More practically, I think excluding classic wine producing regions from service is not reflective of how people drink. I don’t drink stylistically homogeneous wines. I’m almost certain the somms that run these natural wine programs don’t drink like that, and I’d bet money that even (and hopefully) the winemakers most prominently featured on those lists don’t drink like that. Yet, a casual millenial that frequents only natural wine spots would seemingly never discover the wines that shaped the last century. And in many cases we can’t discount it on being simply priced out - J.B. Becker, Lopez de Heredia or Domaine Huet cost as much as Milan Nestarec, whose wines I also love dearly.
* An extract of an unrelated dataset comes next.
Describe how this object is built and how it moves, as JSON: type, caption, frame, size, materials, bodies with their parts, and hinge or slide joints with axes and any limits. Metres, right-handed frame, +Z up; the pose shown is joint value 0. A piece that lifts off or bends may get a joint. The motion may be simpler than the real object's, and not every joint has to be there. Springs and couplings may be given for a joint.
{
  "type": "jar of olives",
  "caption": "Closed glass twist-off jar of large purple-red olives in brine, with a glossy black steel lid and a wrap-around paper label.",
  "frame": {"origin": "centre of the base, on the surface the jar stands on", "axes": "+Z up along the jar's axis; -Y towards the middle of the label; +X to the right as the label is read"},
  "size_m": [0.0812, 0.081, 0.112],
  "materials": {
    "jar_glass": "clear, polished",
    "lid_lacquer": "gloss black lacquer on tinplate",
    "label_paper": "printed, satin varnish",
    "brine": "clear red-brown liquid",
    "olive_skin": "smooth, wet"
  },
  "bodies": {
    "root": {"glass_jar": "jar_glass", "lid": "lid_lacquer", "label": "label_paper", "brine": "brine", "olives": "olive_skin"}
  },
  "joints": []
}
Also! It’s like you can love mom and dad, both. We are complex creatures trying to make sense of an infinite universe of flavour and plants and people that create it. I’m all for asking the difficult questions and holding people accountable, but no Barolo is not a “bougie white girl’s wine”, as one natural wine bar owner puts it. It’s just wine.
I think there’s a lot of work to be done in bridging the classic and new age wines that share the same core values and weaving examples from each camp into a well rounded story about how wine came about, where it’s at and how we can head into an ethically sound future. The kind of future where there are just sommeliers and bars, without the stylistic qualifiers and where I can follow a glass of delightful glu glu with a glass of an elegantly structured red and not feel like total a creep.
Great text, Yulia! I stopped visiting natural wine fairs because some organisers, producers and promoters became unbearably dogmatic. And then I just became less tolerant to faults, I think ;) And I never say no to a glass of a good Barolo, even though there are no 100% natural producers in the region!